Extract every line below, verbatim.

■ DATASET EXTRACT
§ §
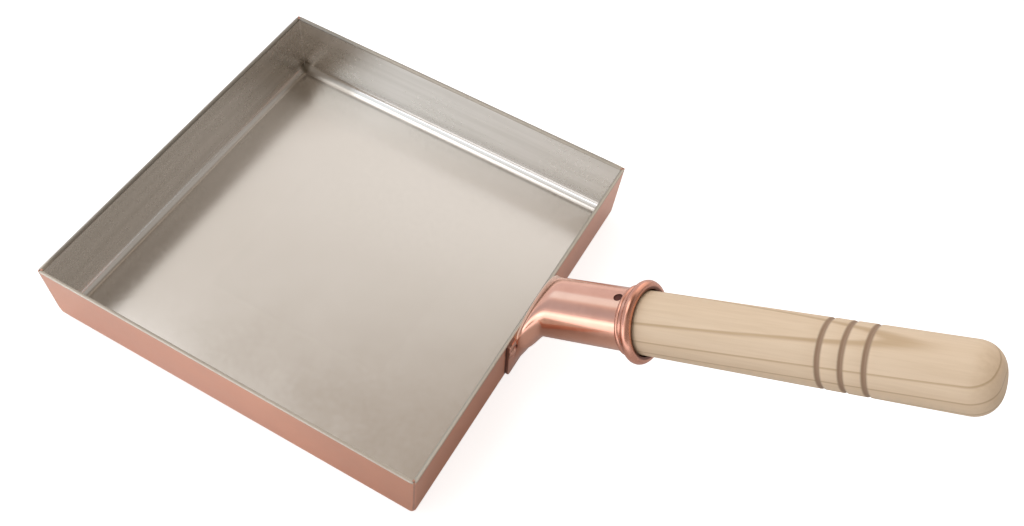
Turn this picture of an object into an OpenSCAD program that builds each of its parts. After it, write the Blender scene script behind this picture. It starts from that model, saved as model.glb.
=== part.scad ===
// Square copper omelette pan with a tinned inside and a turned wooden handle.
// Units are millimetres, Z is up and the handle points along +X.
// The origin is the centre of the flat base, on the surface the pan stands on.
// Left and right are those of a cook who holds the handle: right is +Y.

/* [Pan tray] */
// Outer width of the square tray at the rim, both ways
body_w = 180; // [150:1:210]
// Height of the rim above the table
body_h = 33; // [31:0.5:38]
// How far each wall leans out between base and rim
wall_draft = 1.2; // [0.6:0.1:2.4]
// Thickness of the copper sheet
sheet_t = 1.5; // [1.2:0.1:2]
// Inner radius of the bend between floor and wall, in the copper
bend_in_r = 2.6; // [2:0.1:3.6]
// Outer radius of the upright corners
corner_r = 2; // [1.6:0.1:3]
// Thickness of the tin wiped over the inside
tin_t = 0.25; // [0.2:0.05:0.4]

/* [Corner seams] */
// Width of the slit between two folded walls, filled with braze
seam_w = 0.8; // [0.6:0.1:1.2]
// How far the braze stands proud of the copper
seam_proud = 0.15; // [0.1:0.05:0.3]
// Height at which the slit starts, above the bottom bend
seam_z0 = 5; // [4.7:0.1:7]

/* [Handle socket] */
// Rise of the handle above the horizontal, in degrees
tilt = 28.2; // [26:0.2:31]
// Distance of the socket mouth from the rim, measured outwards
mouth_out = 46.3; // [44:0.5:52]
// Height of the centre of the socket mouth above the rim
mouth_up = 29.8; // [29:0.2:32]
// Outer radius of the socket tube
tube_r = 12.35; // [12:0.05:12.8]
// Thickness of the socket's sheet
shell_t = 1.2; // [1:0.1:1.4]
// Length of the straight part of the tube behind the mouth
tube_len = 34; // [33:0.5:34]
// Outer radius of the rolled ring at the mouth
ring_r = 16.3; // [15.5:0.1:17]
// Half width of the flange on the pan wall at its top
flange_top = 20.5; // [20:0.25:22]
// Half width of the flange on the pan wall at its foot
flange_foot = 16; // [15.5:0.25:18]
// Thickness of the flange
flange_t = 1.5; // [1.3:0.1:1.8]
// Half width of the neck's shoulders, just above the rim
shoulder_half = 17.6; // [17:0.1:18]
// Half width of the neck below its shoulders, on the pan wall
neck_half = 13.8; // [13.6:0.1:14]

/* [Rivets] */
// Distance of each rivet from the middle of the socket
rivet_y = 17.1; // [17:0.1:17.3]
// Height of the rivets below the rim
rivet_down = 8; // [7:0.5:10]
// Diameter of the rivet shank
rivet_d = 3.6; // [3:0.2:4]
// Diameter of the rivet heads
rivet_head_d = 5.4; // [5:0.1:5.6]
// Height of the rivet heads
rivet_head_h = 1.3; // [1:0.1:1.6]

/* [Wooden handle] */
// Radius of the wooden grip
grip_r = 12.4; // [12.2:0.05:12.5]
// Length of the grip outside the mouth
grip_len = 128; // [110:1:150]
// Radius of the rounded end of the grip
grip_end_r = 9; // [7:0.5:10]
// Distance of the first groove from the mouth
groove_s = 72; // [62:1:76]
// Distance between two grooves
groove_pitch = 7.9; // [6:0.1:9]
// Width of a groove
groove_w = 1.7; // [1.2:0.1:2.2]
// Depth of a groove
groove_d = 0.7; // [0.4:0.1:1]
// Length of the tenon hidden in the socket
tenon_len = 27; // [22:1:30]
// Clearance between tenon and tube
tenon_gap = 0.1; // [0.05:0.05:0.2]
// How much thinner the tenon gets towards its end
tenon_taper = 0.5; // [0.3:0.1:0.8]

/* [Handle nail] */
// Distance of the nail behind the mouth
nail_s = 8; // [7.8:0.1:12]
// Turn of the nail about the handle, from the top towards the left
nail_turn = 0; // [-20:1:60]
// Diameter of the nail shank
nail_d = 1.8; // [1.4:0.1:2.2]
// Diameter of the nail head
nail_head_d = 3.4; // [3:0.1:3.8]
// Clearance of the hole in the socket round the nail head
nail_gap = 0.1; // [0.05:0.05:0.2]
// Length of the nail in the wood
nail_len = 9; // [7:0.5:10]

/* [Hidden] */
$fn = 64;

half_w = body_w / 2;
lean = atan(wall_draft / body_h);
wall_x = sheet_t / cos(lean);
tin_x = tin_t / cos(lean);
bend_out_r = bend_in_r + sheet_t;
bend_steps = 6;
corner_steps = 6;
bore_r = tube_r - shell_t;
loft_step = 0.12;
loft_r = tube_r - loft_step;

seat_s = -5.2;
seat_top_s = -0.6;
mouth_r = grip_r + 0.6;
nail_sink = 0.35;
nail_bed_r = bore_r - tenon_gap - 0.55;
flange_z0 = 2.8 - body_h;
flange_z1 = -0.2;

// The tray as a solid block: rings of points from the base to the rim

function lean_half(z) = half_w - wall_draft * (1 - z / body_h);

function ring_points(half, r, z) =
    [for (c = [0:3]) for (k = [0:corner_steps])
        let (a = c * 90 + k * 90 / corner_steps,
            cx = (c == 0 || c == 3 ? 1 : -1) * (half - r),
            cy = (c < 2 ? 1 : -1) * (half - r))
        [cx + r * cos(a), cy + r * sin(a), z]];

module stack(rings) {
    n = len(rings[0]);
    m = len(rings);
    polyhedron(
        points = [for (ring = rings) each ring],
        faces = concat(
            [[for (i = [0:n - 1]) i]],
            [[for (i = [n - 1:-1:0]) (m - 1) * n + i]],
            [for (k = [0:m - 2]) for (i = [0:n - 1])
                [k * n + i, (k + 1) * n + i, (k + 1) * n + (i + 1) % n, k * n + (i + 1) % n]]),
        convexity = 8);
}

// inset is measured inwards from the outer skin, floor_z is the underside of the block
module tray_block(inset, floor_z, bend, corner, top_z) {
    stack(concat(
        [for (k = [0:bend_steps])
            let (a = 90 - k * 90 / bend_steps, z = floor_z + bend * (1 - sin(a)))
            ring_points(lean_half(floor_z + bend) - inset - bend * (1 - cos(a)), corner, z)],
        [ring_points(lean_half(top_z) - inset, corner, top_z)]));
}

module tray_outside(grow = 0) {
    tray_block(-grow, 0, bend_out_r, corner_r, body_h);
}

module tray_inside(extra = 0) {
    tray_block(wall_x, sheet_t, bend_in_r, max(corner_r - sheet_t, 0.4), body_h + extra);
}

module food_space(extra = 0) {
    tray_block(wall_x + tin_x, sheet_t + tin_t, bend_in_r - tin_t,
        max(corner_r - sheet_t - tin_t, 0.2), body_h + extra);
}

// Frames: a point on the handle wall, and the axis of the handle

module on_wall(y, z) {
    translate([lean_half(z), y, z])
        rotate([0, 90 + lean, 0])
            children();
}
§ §
■ THE REPLY
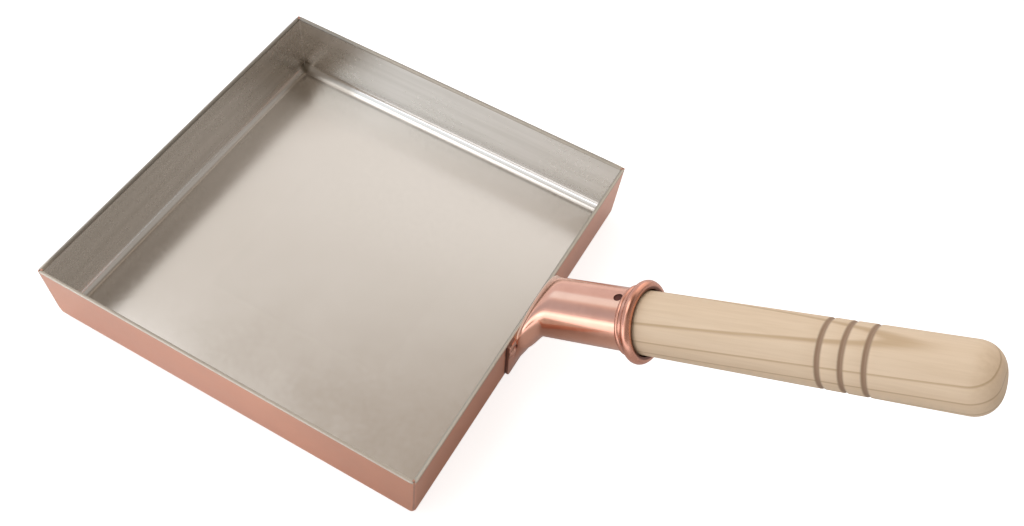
Turn this picture of an object into an OpenSCAD program that builds each of its parts. After it, write the Blender scene script behind this picture. It starts from that model, saved as model.glb.
=== part.scad ===
// Square copper omelette pan with a tinned inside and a turned wooden handle.
// Units are millimetres, Z is up and the handle points along +X.
// The origin is the centre of the flat base, on the surface the pan stands on.
// Left and right are those of a cook who holds the handle: right is +Y.

/* [Pan tray] */
// Outer width of the square tray at the rim, both ways
body_w = 180; // [150:1:210]
// Height of the rim above the table
body_h = 33; // [31:0.5:38]
// How far each wall leans out between base and rim
wall_draft = 1.2; // [0.6:0.1:2.4]
// Thickness of the copper sheet
sheet_t = 1.5; // [1.2:0.1:2]
// Inner radius of the bend between floor and wall, in the copper
bend_in_r = 2.6; // [2:0.1:3.6]
// Outer radius of the upright corners
corner_r = 2; // [1.6:0.1:3]
// Thickness of the tin wiped over the inside
tin_t = 0.25; // [0.2:0.05:0.4]

/* [Corner seams] */
// Width of the slit between two folded walls, filled with braze
seam_w = 0.8; // [0.6:0.1:1.2]
// How far the braze stands proud of the copper
seam_proud = 0.15; // [0.1:0.05:0.3]
// Height at which the slit starts, above the bottom bend
seam_z0 = 5; // [4.7:0.1:7]

/* [Handle socket] */
// Rise of the handle above the horizontal, in degrees
tilt = 28.2; // [26:0.2:31]
// Distance of the socket mouth from the rim, measured outwards
mouth_out = 46.3; // [44:0.5:52]
// Height of the centre of the socket mouth above the rim
mouth_up = 29.8; // [29:0.2:32]
// Outer radius of the socket tube
tube_r = 12.35; // [12:0.05:12.8]
// Thickness of the socket's sheet
shell_t = 1.2; // [1:0.1:1.4]
// Length of the straight part of the tube behind the mouth
tube_len = 34; // [33:0.5:34]
// Outer radius of the rolled ring at the mouth
ring_r = 16.3; // [15.5:0.1:17]
// Half width of the flange on the pan wall at its top
flange_top = 20.5; // [20:0.25:22]
// Half width of the flange on the pan wall at its foot
flange_foot = 16; // [15.5:0.25:18]
// Thickness of the flange
flange_t = 1.5; // [1.3:0.1:1.8]
// Half width of the neck's shoulders, just above the rim
shoulder_half = 17.6; // [17:0.1:18]
// Half width of the neck below its shoulders, on the pan wall
neck_half = 13.8; // [13.6:0.1:14]

/* [Rivets] */
// Distance of each rivet from the middle of the socket
rivet_y = 17.1; // [17:0.1:17.3]
// Height of the rivets below the rim
rivet_down = 8; // [7:0.5:10]
// Diameter of the rivet shank
rivet_d = 3.6; // [3:0.2:4]
// Diameter of the rivet heads
rivet_head_d = 5.4; // [5:0.1:5.6]
// Height of the rivet heads
rivet_head_h = 1.3; // [1:0.1:1.6]

/* [Wooden handle] */
// Radius of the wooden grip
grip_r = 12.4; // [12.2:0.05:12.5]
// Length of the grip outside the mouth
grip_len = 128; // [110:1:150]
// Radius of the rounded end of the grip
grip_end_r = 9; // [7:0.5:10]
// Distance of the first groove from the mouth
groove_s = 72; // [62:1:76]
// Distance between two grooves
groove_pitch = 7.9; // [6:0.1:9]
// Width of a groove
groove_w = 1.7; // [1.2:0.1:2.2]
// Depth of a groove
groove_d = 0.7; // [0.4:0.1:1]
// Length of the tenon hidden in the socket
tenon_len = 27; // [22:1:30]
// Clearance between tenon and tube
tenon_gap = 0.1; // [0.05:0.05:0.2]
// How much thinner the tenon gets towards its end
tenon_taper = 0.5; // [0.3:0.1:0.8]

/* [Handle nail] */
// Distance of the nail behind the mouth
nail_s = 8; // [7.8:0.1:12]
// Turn of the nail about the handle, from the top towards the left
nail_turn = 0; // [-20:1:60]
// Diameter of the nail shank
nail_d = 1.8; // [1.4:0.1:2.2]
// Diameter of the nail head
nail_head_d = 3.4; // [3:0.1:3.8]
// Clearance of the hole in the socket round the nail head
nail_gap = 0.1; // [0.05:0.05:0.2]
// Length of the nail in the wood
nail_len = 9; // [7:0.5:10]

/* [Hidden] */
$fn = 64;

half_w = body_w / 2;
lean = atan(wall_draft / body_h);
wall_x = sheet_t / cos(lean);
tin_x = tin_t / cos(lean);
bend_out_r = bend_in_r + sheet_t;
bend_steps = 6;
corner_steps = 6;
bore_r = tube_r - shell_t;
loft_step = 0.12;
loft_r = tube_r - loft_step;

seat_s = -5.2;
seat_top_s = -0.6;
mouth_r = grip_r + 0.6;
nail_sink = 0.35;
nail_bed_r = bore_r - tenon_gap - 0.55;
flange_z0 = 2.8 - body_h;
flange_z1 = -0.2;

// The tray as a solid block: rings of points from the base to the rim

function lean_half(z) = half_w - wall_draft * (1 - z / body_h);

function ring_points(half, r, z) =
    [for (c = [0:3]) for (k = [0:corner_steps])
        let (a = c * 90 + k * 90 / corner_steps,
            cx = (c == 0 || c == 3 ? 1 : -1) * (half - r),
            cy = (c < 2 ? 1 : -1) * (half - r))
        [cx + r * cos(a), cy + r * sin(a), z]];

module stack(rings) {
    n = len(rings[0]);
    m = len(rings);
    polyhedron(
        points = [for (ring = rings) each ring],
        faces = concat(
            [[for (i = [0:n - 1]) i]],
            [[for (i = [n - 1:-1:0]) (m - 1) * n + i]],
            [for (k = [0:m - 2]) for (i = [0:n - 1])
                [k * n + i, (k + 1) * n + i, (k + 1) * n + (i + 1) % n, k * n + (i + 1) % n]]),
        convexity = 8);
}

// inset is measured inwards from the outer skin, floor_z is the underside of the block
module tray_block(inset, floor_z, bend, corner, top_z) {
    stack(concat(
        [for (k = [0:bend_steps])
            let (a = 90 - k * 90 / bend_steps, z = floor_z + bend * (1 - sin(a)))
            ring_points(lean_half(floor_z + bend) - inset - bend * (1 - cos(a)), corner, z)],
        [ring_points(lean_half(top_z) - inset, corner, top_z)]));
}

module tray_outside(grow = 0) {
    tray_block(-grow, 0, bend_out_r, corner_r, body_h);
}

module tray_inside(extra = 0) {
    tray_block(wall_x, sheet_t, bend_in_r, max(corner_r - sheet_t, 0.4), body_h + extra);
}

module food_space(extra = 0) {
    tray_block(wall_x + tin_x, sheet_t + tin_t, bend_in_r - tin_t,
        max(corner_r - sheet_t - tin_t, 0.2), body_h + extra);
}

// Frames: a point on the handle wall, and the axis of the handle

module on_wall(y, z) {
    translate([lean_half(z), y, z])
        rotate([0, 90 + lean, 0])
            children();
}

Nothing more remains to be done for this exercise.